Direction » Below are some records; quote exactly the lines from the one that contains "attach(piece, body)" through the one that contains "POUCH_RISE, POUCH_THICKNESS, POUCH_STEP", inclusive, and no others.

— begin —

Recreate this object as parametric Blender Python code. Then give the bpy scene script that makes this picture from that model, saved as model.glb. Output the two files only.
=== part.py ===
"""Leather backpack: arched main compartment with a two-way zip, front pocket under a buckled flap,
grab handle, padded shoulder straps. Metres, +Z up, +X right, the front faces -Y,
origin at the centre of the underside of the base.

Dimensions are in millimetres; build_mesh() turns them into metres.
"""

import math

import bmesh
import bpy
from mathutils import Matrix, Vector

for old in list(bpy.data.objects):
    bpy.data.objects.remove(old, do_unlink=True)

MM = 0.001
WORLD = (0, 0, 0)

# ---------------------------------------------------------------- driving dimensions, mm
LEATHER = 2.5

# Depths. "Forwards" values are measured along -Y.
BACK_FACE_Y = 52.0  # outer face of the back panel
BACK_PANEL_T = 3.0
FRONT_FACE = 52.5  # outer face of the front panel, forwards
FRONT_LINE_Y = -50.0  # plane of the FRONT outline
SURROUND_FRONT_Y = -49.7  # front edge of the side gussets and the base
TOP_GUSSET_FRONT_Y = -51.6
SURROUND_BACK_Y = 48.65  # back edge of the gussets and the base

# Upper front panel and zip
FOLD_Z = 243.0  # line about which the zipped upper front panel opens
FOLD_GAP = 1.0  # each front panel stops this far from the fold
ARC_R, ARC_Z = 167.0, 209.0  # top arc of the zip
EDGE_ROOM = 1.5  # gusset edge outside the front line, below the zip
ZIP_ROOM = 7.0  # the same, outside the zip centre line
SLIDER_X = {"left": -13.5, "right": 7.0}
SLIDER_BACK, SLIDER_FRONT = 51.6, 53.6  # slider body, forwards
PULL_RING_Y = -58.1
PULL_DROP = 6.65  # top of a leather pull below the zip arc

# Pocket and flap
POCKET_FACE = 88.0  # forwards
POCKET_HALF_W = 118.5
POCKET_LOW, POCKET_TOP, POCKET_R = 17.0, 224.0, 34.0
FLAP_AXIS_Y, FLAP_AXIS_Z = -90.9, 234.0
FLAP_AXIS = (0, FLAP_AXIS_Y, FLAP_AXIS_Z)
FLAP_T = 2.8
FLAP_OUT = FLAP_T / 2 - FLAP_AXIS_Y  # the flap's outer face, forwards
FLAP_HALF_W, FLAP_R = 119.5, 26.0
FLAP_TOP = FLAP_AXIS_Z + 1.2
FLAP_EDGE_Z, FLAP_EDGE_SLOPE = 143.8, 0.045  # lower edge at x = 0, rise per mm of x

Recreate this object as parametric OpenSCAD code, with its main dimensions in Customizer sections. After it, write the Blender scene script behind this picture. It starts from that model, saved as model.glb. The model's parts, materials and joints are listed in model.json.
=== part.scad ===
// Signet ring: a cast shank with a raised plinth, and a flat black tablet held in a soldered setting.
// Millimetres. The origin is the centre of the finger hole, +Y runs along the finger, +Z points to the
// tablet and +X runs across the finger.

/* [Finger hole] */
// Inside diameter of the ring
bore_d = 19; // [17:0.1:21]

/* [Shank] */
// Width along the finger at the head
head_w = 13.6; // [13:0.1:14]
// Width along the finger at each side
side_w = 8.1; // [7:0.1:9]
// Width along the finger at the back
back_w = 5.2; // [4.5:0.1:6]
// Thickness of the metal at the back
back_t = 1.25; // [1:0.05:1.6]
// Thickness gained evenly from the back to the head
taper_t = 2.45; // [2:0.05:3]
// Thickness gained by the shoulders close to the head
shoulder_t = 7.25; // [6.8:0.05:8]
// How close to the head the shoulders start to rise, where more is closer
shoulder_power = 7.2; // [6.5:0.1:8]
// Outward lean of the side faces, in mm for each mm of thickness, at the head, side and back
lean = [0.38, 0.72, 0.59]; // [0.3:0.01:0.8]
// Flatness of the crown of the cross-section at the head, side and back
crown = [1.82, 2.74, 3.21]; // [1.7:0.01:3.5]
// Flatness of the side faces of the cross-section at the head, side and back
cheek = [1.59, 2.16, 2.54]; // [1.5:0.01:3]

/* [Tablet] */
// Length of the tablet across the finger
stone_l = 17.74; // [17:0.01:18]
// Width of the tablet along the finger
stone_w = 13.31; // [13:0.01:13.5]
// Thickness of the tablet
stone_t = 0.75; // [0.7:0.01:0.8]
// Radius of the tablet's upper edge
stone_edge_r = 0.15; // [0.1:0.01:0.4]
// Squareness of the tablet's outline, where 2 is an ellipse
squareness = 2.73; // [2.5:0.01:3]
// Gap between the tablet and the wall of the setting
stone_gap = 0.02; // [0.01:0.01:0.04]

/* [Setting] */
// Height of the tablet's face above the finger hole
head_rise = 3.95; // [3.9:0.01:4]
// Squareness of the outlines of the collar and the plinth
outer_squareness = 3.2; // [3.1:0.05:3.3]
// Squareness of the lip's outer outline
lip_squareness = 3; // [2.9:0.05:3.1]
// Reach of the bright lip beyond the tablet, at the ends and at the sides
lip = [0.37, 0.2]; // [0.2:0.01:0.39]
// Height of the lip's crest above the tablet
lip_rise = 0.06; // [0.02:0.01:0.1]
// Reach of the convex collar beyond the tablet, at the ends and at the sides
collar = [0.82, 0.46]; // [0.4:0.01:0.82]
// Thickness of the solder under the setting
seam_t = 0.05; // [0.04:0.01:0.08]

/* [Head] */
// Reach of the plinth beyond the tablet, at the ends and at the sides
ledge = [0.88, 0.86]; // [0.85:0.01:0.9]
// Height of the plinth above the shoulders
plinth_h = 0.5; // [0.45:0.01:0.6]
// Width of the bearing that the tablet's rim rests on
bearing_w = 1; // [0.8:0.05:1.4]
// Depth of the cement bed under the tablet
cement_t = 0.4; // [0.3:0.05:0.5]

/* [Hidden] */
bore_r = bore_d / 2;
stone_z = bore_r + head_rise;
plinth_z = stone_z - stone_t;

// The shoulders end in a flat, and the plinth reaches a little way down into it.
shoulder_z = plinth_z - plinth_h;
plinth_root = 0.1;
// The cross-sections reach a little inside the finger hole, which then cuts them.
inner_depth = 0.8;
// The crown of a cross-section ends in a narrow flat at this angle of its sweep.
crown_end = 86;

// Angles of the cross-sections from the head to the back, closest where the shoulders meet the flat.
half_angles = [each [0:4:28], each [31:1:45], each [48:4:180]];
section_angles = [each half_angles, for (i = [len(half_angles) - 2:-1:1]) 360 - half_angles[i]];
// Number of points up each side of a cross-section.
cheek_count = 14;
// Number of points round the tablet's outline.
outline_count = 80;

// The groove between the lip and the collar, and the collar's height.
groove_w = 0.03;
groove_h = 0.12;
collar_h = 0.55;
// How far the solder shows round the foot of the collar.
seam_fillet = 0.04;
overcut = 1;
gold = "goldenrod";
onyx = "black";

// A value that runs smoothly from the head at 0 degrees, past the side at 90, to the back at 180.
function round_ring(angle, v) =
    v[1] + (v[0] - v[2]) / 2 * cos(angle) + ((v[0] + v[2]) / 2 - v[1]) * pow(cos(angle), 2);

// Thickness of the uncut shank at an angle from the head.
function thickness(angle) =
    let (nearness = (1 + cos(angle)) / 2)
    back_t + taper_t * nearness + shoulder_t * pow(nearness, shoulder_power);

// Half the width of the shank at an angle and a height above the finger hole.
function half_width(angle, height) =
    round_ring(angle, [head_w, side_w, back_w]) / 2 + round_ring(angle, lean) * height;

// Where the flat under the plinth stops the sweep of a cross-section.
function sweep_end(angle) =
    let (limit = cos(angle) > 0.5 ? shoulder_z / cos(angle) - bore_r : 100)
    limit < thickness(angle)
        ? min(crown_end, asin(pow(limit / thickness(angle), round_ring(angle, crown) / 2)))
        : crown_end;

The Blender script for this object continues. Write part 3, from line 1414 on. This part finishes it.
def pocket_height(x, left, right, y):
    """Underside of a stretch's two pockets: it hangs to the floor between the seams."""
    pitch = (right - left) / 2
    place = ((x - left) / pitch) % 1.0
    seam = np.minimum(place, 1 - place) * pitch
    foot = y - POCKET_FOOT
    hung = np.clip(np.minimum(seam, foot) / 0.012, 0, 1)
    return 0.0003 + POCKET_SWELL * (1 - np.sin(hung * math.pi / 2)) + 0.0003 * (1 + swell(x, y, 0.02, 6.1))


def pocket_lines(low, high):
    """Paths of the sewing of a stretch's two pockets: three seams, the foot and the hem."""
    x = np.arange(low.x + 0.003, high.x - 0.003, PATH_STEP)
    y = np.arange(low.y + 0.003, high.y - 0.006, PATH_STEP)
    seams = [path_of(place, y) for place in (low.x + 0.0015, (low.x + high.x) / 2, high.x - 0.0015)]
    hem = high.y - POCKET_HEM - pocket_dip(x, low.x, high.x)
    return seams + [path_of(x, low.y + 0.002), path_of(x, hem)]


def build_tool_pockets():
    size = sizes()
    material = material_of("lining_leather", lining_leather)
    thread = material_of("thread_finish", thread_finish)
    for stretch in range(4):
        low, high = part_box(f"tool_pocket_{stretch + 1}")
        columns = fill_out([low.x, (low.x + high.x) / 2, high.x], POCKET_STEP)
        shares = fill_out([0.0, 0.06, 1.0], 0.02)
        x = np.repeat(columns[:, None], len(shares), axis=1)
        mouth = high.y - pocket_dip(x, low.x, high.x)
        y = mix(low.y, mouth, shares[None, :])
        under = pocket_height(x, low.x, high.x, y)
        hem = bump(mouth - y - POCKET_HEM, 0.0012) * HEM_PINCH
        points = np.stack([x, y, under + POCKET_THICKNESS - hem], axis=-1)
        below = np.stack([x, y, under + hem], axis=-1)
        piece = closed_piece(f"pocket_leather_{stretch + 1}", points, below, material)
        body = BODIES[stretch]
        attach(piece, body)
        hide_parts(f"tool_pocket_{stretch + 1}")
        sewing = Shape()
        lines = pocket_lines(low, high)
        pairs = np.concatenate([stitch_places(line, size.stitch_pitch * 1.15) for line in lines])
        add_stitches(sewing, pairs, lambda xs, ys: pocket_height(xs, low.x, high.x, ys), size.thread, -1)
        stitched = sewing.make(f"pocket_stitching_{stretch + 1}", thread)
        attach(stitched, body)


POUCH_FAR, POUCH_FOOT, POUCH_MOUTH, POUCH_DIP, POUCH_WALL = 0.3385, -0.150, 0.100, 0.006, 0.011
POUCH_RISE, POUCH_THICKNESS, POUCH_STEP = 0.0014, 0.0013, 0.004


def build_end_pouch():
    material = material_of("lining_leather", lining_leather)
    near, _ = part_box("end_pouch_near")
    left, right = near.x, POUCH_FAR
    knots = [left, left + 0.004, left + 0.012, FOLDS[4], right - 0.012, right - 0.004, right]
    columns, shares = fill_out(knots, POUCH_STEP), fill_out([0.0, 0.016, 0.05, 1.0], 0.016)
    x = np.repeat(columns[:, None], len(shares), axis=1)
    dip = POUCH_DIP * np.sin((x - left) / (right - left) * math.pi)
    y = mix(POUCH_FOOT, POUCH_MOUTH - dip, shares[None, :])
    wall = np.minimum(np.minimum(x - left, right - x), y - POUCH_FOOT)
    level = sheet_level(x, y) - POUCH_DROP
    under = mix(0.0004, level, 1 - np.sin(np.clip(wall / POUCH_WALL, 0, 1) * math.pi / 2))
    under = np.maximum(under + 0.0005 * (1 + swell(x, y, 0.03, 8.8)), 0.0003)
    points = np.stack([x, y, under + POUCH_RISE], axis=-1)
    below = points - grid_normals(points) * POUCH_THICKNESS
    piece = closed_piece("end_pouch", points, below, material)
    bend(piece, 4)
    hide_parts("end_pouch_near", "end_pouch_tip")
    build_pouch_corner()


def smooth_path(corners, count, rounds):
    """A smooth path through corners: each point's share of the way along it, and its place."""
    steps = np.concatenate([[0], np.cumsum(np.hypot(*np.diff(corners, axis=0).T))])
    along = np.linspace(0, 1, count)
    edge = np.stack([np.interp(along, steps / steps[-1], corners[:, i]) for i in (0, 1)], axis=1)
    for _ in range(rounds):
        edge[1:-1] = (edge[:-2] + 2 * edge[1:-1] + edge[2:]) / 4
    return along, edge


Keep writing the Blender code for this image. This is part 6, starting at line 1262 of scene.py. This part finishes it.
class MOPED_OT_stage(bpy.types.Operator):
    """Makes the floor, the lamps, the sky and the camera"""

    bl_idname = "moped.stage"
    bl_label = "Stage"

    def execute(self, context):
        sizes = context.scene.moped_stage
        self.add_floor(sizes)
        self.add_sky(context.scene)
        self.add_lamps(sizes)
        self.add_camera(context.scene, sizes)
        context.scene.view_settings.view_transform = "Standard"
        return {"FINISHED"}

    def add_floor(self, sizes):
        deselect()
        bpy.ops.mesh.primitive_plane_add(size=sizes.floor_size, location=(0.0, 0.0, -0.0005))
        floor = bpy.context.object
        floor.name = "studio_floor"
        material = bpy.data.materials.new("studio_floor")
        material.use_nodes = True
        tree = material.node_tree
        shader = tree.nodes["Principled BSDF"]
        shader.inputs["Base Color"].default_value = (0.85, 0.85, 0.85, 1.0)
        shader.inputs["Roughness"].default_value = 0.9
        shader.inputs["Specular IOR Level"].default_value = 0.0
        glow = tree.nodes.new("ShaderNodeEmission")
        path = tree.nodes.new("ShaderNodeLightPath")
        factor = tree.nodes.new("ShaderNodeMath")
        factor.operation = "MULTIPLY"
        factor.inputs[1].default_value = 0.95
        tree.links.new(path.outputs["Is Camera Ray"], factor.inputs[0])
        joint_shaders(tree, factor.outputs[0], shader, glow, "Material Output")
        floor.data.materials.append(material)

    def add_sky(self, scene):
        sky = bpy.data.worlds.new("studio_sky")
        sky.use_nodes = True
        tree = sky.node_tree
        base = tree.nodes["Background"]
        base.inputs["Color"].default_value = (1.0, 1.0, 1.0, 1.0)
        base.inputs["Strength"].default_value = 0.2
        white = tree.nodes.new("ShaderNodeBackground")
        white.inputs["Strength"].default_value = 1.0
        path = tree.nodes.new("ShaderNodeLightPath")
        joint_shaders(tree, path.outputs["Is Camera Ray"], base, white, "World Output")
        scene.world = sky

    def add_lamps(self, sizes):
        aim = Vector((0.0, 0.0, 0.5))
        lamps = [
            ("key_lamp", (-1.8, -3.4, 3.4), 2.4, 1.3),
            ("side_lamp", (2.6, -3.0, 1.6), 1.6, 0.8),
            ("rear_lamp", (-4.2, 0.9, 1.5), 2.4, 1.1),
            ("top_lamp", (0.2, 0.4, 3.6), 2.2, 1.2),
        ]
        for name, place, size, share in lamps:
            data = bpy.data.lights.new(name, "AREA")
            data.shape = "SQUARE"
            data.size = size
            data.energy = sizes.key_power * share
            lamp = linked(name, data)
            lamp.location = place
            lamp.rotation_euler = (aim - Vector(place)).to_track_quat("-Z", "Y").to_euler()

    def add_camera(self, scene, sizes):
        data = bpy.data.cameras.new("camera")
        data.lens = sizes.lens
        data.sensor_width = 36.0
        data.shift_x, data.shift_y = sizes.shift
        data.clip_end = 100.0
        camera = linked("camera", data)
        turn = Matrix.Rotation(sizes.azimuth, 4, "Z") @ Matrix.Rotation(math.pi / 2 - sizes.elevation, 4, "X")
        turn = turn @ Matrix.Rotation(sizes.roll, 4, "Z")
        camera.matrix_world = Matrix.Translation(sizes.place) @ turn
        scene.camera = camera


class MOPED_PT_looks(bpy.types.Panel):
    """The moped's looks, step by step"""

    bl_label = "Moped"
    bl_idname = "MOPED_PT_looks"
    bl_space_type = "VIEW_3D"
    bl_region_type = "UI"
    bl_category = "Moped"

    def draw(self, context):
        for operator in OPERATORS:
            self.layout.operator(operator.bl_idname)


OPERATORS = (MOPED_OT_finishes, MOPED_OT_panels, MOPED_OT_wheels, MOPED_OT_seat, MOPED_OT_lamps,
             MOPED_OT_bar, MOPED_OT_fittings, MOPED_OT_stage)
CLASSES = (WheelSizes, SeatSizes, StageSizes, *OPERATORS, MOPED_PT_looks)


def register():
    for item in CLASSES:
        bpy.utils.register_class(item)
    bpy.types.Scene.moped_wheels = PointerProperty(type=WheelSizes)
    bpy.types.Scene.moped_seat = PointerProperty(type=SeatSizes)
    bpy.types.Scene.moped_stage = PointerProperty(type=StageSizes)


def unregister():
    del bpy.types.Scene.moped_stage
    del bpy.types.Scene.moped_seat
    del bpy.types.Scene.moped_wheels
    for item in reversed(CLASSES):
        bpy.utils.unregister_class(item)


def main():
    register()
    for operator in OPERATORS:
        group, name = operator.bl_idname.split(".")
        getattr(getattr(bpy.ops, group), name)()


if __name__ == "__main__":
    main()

— end —

Answer in full »
        attach(piece, body)
        hide_parts(f"tool_pocket_{stretch + 1}")
        sewing = Shape()
        lines = pocket_lines(low, high)
        pairs = np.concatenate([stitch_places(line, size.stitch_pitch * 1.15) for line in lines])
        add_stitches(sewing, pairs, lambda xs, ys: pocket_height(xs, low.x, high.x, ys), size.thread, -1)
        stitched = sewing.make(f"pocket_stitching_{stretch + 1}", thread)
        attach(stitched, body)


POUCH_FAR, POUCH_FOOT, POUCH_MOUTH, POUCH_DIP, POUCH_WALL = 0.3385, -0.150, 0.100, 0.006, 0.011
POUCH_RISE, POUCH_THICKNESS, POUCH_STEP = 0.0014, 0.0013, 0.004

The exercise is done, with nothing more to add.